Another potential audience includes those who want to learn a new skill in case they need to use it down the road. It also really helps with overall communication, because many of the same techniques I talk about in the series can be transferred to the workplace. As an example, knowing what to say before you say it, which I teach during the media series, can apply to any situation, whether it be in the workplace or at home.
Here’s What’s You’ll Find Online
Video 1 - Rules of Media Engagement
This video will discuss the things you need to know before dealing with the news media. You can learn why the media covers some stories and not others, understand why it’s important to respond to media interview requests and learn why so little of what you say to a reporter will ever end up on air or in print. This video also shows you how to ensure you say the right things at the right time. If you know how the media works your chances of success are much higher.
Video 2 - Proper Preparation for a Media Interview
This video lays out my proven five-step process for preparing for media interviews. Better preparation leads to a better interview. The video shows how to develop great sound bites that the media will use and shows why knowing what to say before you say it will make you much better in any media situation. Hard work before the interview will give you more confidence when the interview begins.
Video 3 - Delivering a Great Media Interview
Now that you have prepared, you need to deliver a great interview. This video teaches you how to answer questions from reporters with the answers you want to give and stay on message. I show you several valuable tips to do a better interview, including ways to use your hands, eye contact and posture. This video also includes role-play activities to show you, not just tell you, how to do a great interview.
Video 4 - Dealing With Difficult Reporters
Most interviews you do with reporters won't cause you much difficulty once you know how to do the interview, but every once in awhile you will run into an aggressive reporter, or a difficult topic. This video shows you how to handle challenging interviews - how to stand your ground and give the answers you want to give and not the answers reporters are hoping you will give. Once again role-playing is used to show you exactly how to do it properly.
Video 5 - Getting Your Story To the Media and the World
There will be times when you have a story to tell. You will issue a news release, hold a news conference, or have a project or event you want publicized. These are times you want the media coverage more than the media wants to talk to you. This video shows how to use some best practices to get the exposure you want. It also looks at ways you can use you own social media channels to gain exposure. More often that ever before organizations need to "become the media" to get their story covered through social media, because there are fewer reporters due to media cutbacks.
A Safe Learning Environment
I would like to conclude with the client’s comment about providing a “safe” environment during media training. I hadn’t really thought about people feeling safe as they did the interview portion, but I always have tried to make them comfortable. I feel people learn much better when they’re relaxed. There’s a difference between feeling challenged and being threatened.
A few years ago, a client recited a story about doing media training when she worked for a bank. She said it was the job of the media trainer to try to make some people cry, because the bank felt it would “toughen them up” for when the time came that they needed to do a difficult interview with the media. I’ve thought about that from time to time and wondered why anyone would do that. What’s the point? I think if people can learn what they should do and then see themselves doing it, they have more confidence when they do face the media, even if it’s a difficult subject.

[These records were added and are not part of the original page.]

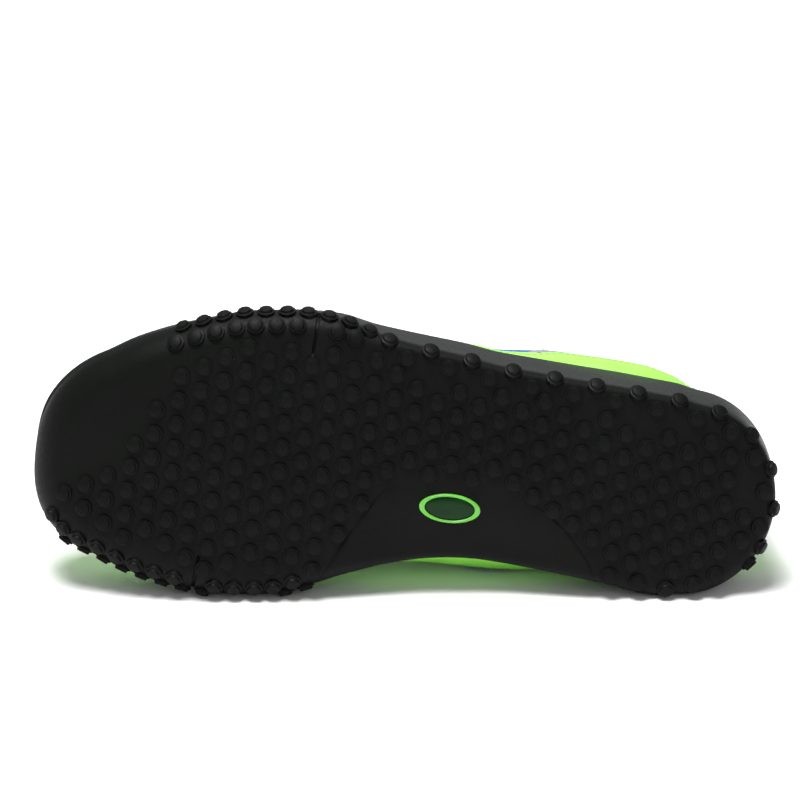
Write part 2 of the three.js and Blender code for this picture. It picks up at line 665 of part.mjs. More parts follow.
// Each piece's shape, colour and roughness.
const PIECES = [
  { name: "outsole", shape: outsole(), color: 0x1b1d1b, roughness: 0.75 },
  { name: "midsole", shape: midsole(), color: 0x2b2e2e, roughness: 0.55 },
  { name: "arch_inlay", shape: archInlay(), color: 0x7fdc3c, roughness: 0.35 },
  { name: "upper", shape: upper(), color: 0x8eea4e, roughness: 0.5 },
  { name: "insole", shape: insole(), color: 0x3c4046, roughness: 0.9 },
  { name: "tongue", shape: tongue(), color: 0x9a9cab, roughness: 0.9 },
  { name: "laces", shape: laces(), color: 0x8eea4e, roughness: 0.8 },
];

// The shoe upright, each piece a named mesh.
const shoe = new THREE.Group();
for (const { name, shape, color, roughness } of PIECES) {
  const mesh = new THREE.Mesh(shape, new THREE.MeshStandardMaterial({ color, roughness, metalness: 0 }));
  mesh.name = name;
  shoe.add(mesh);
}

// Toe to -x, lateral side up, sole to -y: the shoe on its medial side before it settles.
shoe.matrix.makeBasis(new THREE.Vector3(-1, 0, 0), new THREE.Vector3(0, 0, 1), new THREE.Vector3(0, 1, 0));
shoe.matrix.decompose(shoe.position, shoe.quaternion, shoe.scale);
shoe.updateMatrixWorld(true);

// Corners of all pieces and the middle of their volume, in the shoe's turned frame.
function cornersAndCentre() {
  const corners = [];
  const centre = new THREE.Vector3();
  let volume = 0;
  for (const mesh of shoe.children) {
    const place = mesh.geometry.attributes.position;
    const all = Array.from({ length: place.count }, (_, i) =>
      new THREE.Vector3().fromBufferAttribute(place, i).applyMatrix4(mesh.matrixWorld),
    );
    const index = mesh.geometry.index.array;
    for (let i = 0; i < index.length; i += 3) {
      const [a, b, c] = [all[index[i]], all[index[i + 1]], all[index[i + 2]]];
      const part = a.dot(b.clone().cross(c)) / 6;
      centre.addScaledVector(a.clone().add(b).add(c), part / 4);
      volume += part;
    }
    corners.push(...all);
  }
  return { corners, centre: centre.divideScalar(volume) };
}

// The three corners that the shoe lies on: the face of its hull under its middle that looks down the most.
function restingFace() {
  const { corners, centre } = cornersAndCentre();
  const hull = new ConvexHull().setFromPoints(corners);
  let best = null;
  for (const face of hull.faces) {
    const points = [face.edge.tail().point, face.edge.head().point, face.edge.next.head().point];
    const triangle = new THREE.Triangle(...points);
    const normal = triangle.getNormal(new THREE.Vector3());
    if (normal.dot(face.normal) < 0) normal.negate();
    const foot = centre.clone().addScaledVector(normal, points[0].clone().sub(centre).dot(normal));
    if (triangle.containsPoint(foot) && normal.y > 0 && (!best || normal.z < best.z)) best = normal;
  }
  return best;
}

const part = new THREE.Group();
part.name = "throwing_shoe";
part.add(shoe);
const down = new THREE.Vector3(0, 0, -1);
const settle = new THREE.Quaternion().setFromUnitVectors(restingFace(), down);
part.quaternion.copy(settle);
const heading = new THREE.Vector3(-1, 0, 0).applyQuaternion(settle);
const yaw = new THREE.Quaternion().setFromAxisAngle(down, Math.atan2(heading.y, heading.x) - Math.PI);
part.quaternion.premultiply(yaw);
part.updateMatrixWorld(true);
const box = new THREE.Box3().setFromObject(part, true);
const middle = box.getCenter(new THREE.Vector3());
part.position.set(-middle.x, -middle.y, -box.min.z);
part.updateMatrixWorld(true);

export default part;
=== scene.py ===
"""Throwing shoe for the left foot, lying on its medial side: its looks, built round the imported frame.

The shoe is worked out upright, in millimetres: x from heel to toe, y to the lateral side, z up from
the stud crowns. A placing made from the two resting faces under the sole lays it into the frame.
"""

import json
import logging
import math
from dataclasses import dataclass
from enum import Enum
from typing import Callable

import bmesh
import bpy
import numpy as np
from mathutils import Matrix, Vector


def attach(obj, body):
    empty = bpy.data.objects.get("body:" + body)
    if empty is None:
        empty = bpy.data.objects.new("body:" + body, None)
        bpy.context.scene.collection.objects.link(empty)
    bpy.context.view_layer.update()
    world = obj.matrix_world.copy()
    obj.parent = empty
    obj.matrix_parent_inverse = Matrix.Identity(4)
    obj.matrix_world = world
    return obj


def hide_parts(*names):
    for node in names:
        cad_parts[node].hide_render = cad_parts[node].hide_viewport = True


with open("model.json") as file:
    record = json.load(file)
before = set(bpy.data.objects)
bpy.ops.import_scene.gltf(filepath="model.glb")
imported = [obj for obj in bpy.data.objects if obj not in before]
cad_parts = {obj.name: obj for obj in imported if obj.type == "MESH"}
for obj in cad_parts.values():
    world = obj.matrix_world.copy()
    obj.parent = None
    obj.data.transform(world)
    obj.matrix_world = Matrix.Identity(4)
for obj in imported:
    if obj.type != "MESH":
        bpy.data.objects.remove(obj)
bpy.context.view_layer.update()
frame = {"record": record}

LOG = logging.getLogger("shoe")
Points = np.ndarray

# A millimetre in metres, the gap between two pieces in millimetres, and half a turn in radians.
MM = 0.001
CLEARANCE = 0.3
HALF_TURN = math.pi
# In metres: points closer than the first are one, and edges shorter than the second go.
MERGE = 2e-5
SLIVER = 1e-7
# How deep the underside of an overlay lies in the upper's face, in millimetres.
SUNK = -0.3
# The place of the mount heel_rest, in columns of studs from the heel.
HEEL_REST_COLUMN = 6.5


class Side(Enum):
    """The two sides of a left shoe."""

    LATERAL = 1
    MEDIAL = -1


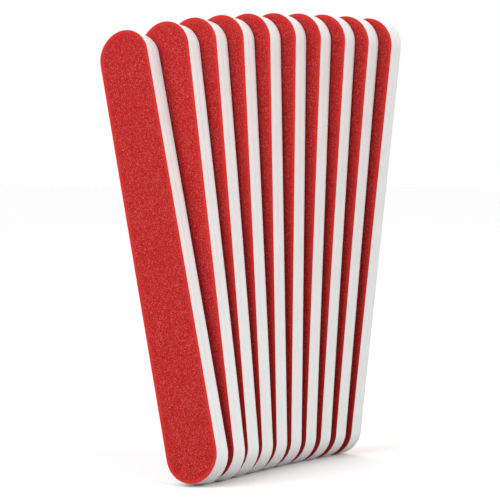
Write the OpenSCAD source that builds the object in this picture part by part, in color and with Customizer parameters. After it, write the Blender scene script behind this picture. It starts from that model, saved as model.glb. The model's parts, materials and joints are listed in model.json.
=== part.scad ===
// A set of foam-cushioned emery boards, standing on their rounded feet and
// fanned like a hand of cards. Millimetres, +Z up, the floor at Z = 0.
// The boards follow each other along +Y, and their grit faces look to -Y and +Y.
// Each board leans back a little on the one behind it, and the rear one is upright.

/* [Board] */
// Length of a board over its rounded ends
board_l = 178; // [120:1:200]
// Width of a board, and so the diameter of its rounded ends
board_w = 22; // [18:0.5:32]

/* [Layers] */
// Thickness of the stiff plastic core
core_t = 1; // [0.5:0.1:2]
// Thickness of each foam pad
foam_t = 3.1; // [1:0.1:4]
// Thickness of each abrasive sheet, its paper and grit together
sheet_t = 0.5; // [0.3:0.05:1]

/* [Fan] */
// Number of boards in the set
board_count = 10; // [2:1:12]
// Free space between the heads of neighbouring boards
head_gap = 0.4; // [0.2:0.1:2]
// Angle by which each board leans back more than the one behind it
lean_angle = 1; // [0:0.1:2]
// Angle of the front board from upright, to the left
front_angle = 16.8; // [0:0.1:30]
// Angle from the front board to the one behind it
lead_angle = 4.6; // [1:0.1:8]
// Angle from the second board to the third
turn_angle = 2.9; // [0.5:0.1:5]
// Each angle behind that is smaller by this much
fade_angle = 0.16; // [0:0.01:0.3]
// Sideways step from the front foot to the one behind it, to the right
lead_step = 0.3; // [-3:0.1:6]
// Sideways step from the second foot to the third
foot_step = -0.8; // [-3:0.1:4]
// Each step behind that is further to the right by this much
step_growth = 0.23; // [0:0.01:0.5]

/* [Hidden] */
$fn = 96;
foot_r = board_w / 2;
head_rise = board_l - board_w;
board_t = core_t + 2 * (foam_t + sheet_t);

// Middle of a foam pad and of an abrasive sheet, away from the board's own middle
foam_y = (core_t + foam_t) / 2;
sheet_y = core_t / 2 + foam_t + sheet_t / 2;

// How a board stands: its turn and sideways step to the one behind it, its tilt
// from upright to the right, and its lean from upright to the rear
function turn(i) = i == 1 ? lead_angle : turn_angle - (i - 2) * fade_angle;
function step(i) = i == 1 ? lead_step : foot_step + (i - 2) * step_growth;
function tilt(i) = i == 1 ? -front_angle : tilt(i - 1) + turn(i - 1);
function lean(i) = (board_count - i) * lean_angle;

// From a foot's centre to the next one's along Y, for boards that meet at their heads
function pitch(i) = head_gap
    + board_t / 2 * (1 / cos(lean(i)) + 1 / cos(lean(i + 1)))
    + (board_l - foot_r) * (tan(lean(i)) - tan(lean(i + 1)));

// A foot's way from the front one, to the right and to the rear
function way_x(i) = i == 1 ? 0 : way_x(i - 1) + step(i - 1);
function way_y(i) = i == 1 ? 0 : way_y(i - 1) + pitch(i - 1);
function head_x(i) = way_x(i) + head_rise * sin(tilt(i));

// The sides of the whole set, measured from the front foot
left_x = min([for (i = [1:board_count]) min(way_x(i), head_x(i))]) - foot_r;
right_x = max([for (i = [1:board_count]) max(way_x(i), head_x(i))]) + foot_r;
front_y = -board_t / 2 * cos(lean(1)) - foot_r * sin(lean(1));
rear_y = way_y(board_count) + board_t / 2;

function foot_x(i) = way_x(i) - (left_x + right_x) / 2;
function foot_y(i) = way_y(i) - (front_y + rear_y) / 2;
function foot_z(i) = foot_r * cos(lean(i)) + board_t / 2 * sin(lean(i));

LAYERS = ["front_grit_sheet", "front_foam_pad", "core", "rear_foam_pad", "rear_grit_sheet"];
function board_name(i) = str("board_", i < 10 ? "0" : "", i);
function node_name(i, layer) = str(board_name(i), "_", layer);

// Outline of a board, upright, its foot centred on the origin
module outline() {
    circle(r = foot_r);
    translate([-foot_r, 0]) square([board_w, head_rise]);
    translate([0, head_rise]) circle(r = foot_r);
}

// One layer of the outline, its middle at y behind the board's own middle
module layer_solid(thickness, y) {
    translate([0, y, 0])
        rotate([90, 0, 0])
            linear_extrude(height = thickness, center = true) outline();
}

// Stiff plastic strip that keeps the board straight
module core() {
    color("whitesmoke") layer_solid(core_t, 0);
}

// Closed-cell foam that cushions an abrasive sheet
module foam_pad(y) {
    color("white") layer_solid(foam_t, y);
}

// Paper sheet with bonded red grit on its outer side
module grit_sheet(y) {
    color("firebrick") layer_solid(sheet_t, y);
}

module board_layer(layer) {
    if (layer == "front_grit_sheet") grit_sheet(-sheet_y);
    if (layer == "front_foam_pad") foam_pad(-foam_y);
    if (layer == "core") core();
    if (layer == "rear_foam_pad") foam_pad(foam_y);
    if (layer == "rear_grit_sheet") grit_sheet(sheet_y);
}

// Stands a layer on the floor at board i's place in the fan
module placed(i) {
    translate([foot_x(i), foot_y(i), foot_z(i)])
        rotate([-lean(i), 0, 0])
            rotate([0, tilt(i), 0])
                children();
}

for (i = [1:board_count]) for (layer = LAYERS)
    placed(i) board_layer(layer);
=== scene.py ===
import json
from math import cos, pi, radians, sin, sqrt

import bpy
from mathutils import Matrix, Vector

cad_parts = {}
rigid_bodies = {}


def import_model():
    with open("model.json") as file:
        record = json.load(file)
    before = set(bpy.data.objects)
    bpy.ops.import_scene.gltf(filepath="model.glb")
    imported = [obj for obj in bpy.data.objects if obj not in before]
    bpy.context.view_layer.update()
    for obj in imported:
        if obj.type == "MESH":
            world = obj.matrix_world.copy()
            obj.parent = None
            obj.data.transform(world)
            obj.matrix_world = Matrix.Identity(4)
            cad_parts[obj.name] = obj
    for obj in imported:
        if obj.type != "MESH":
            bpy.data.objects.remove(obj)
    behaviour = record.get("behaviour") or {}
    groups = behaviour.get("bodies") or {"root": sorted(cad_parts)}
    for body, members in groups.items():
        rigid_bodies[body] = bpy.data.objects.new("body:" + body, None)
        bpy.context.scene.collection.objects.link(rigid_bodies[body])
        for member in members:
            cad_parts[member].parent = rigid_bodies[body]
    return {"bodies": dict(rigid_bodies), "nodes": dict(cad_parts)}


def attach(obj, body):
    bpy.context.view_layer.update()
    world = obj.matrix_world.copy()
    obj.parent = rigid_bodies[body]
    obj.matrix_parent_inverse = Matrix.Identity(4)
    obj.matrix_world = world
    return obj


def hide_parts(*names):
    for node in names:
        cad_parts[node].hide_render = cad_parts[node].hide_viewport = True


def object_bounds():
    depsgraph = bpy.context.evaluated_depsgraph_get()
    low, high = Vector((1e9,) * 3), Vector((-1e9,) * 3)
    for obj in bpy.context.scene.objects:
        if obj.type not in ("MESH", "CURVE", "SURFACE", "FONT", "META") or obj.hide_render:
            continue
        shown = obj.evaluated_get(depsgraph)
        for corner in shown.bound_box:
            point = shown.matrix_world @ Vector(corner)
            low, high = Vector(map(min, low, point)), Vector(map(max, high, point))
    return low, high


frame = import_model()
cad_low, cad_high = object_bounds()
MM = 0.001

# The set is seen from the right of its front, a little above the middle of the boards,
# from less than a metre away, so that the rear boards look smaller.
VIEW_TURN = radians(31.0)
VIEW_RISE = radians(2.2)
VIEW_DISTANCE = 906 * MM
LENS = 166.8
AIM_RIGHT = 5.1 * MM
AIM_DOWN = 3.9 * MM

view_back = Vector((
    sin(VIEW_TURN) * cos(VIEW_RISE), -cos(VIEW_TURN) * cos(VIEW_RISE), sin(VIEW_RISE)))
view_right = Vector((cos(VIEW_TURN), sin(VIEW_TURN), 0))
set_middle = (cad_low + cad_high) / 2
view_place = set_middle + view_back * VIEW_DISTANCE
view_aim = set_middle + view_right * AIM_RIGHT - Vector((0, 0, AIM_DOWN))
bpy.ops.object.camera_add(location=view_place)
camera = bpy.context.object
camera.rotation_euler = (view_place - view_aim).to_track_quat("Z", "Y").to_euler()
camera.data.lens = LENS
camera.data.clip_start = 10 * MM
bpy.context.scene.camera = camera
bpy.context.scene.view_settings.view_transform = "Standard"

# A white light tent: faint light from every side and three broad soft panels, overhead, on
# the right and behind on the left. A large softbox in front, a little to the left, shades
# each board just behind the edge before it. The camera sees the tent as plain white.
TENT_LIGHT = 0.2
# Each panel's name, light, tilt, turn and spread.
PANELS = (("top_panel", 1.2, 0, 0, radians(130)),
          ("right_panel", 1.85, radians(70), radians(95), radians(50)),
          ("rear_panel", 1.2, radians(60), radians(-130), radians(90)))
SOFTBOX_LIGHT = 8.8
SOFTBOX_SIZE = 800 * MM
SOFTBOX_DISTANCE = 1200 * MM
SOFTBOX_TURN = Matrix.Rotation(radians(-15), 4, "Z") @ Matrix.Rotation(radians(66), 4, "X")


def feed(tree, node, **inputs):
    """Sets a node's inputs: plain values are kept, and sockets are linked.

    An input is given by its name, or by its number, as in i0.
    """
    for name, value in inputs.items():
        by_number = name[1:].isdigit()
        socket = node.inputs[int(name[1:]) if by_number else name.replace("_", " ")]
        if isinstance(value, bpy.types.NodeSocket):
            tree.links.new(value, socket)
        else:
            socket.default_value = value
    return node


def new_node(tree, kind, **inputs):
    """A new node with its inputs set."""
    return feed(tree, tree.nodes.new(kind), **inputs)


def reckon(tree, operation, first, second=0.0, third=0.0):
    """One step of arithmetic on a material's values."""
    node = new_node(tree, "ShaderNodeMath", i0=first, i1=second, i2=third)
    node.operation = operation
    return node.outputs[0]


def seen_directly(tree):
    """1 for what the camera sees, also in gloss and through glass, and 0 for the light."""
    path = tree.nodes.new("ShaderNodeLightPath")
    seen = reckon(tree, "MAXIMUM", path.outputs["Is Camera Ray"], path.outputs["Is Glossy Ray"])
    return reckon(tree, "MAXIMUM", seen, path.outputs["Is Transmission Ray"])


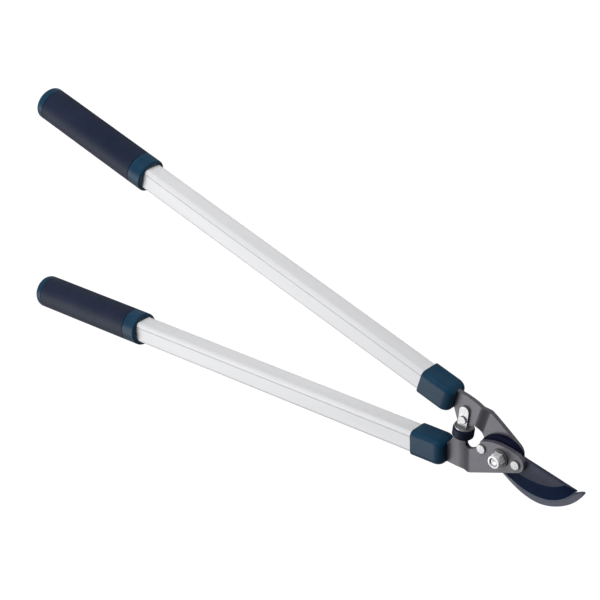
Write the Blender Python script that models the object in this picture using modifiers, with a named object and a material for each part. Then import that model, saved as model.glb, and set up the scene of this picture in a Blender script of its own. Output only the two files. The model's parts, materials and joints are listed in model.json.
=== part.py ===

Although the video series does not provide on-camera experience, it does contain a couple of role-playing interviews I did with Edmonton photographer Crystal Puim. The interviews show how a person who takes the time to anticipate the questions they’re going to get and then knows what they’re going to say in response, can be effective when they face the media. It’s clearly not the same thing as offered during an in-person media training session, but then again, even that mock on-camera interview during media training isn’t the same thing as facing a real reporter.
I’m proud of the video product that’s been created. It took a lot of work and I learned a great deal doing it. I think anyone who needs to speak to the media can learn a great deal from it, or at least enough to make it worth their investment of time and money.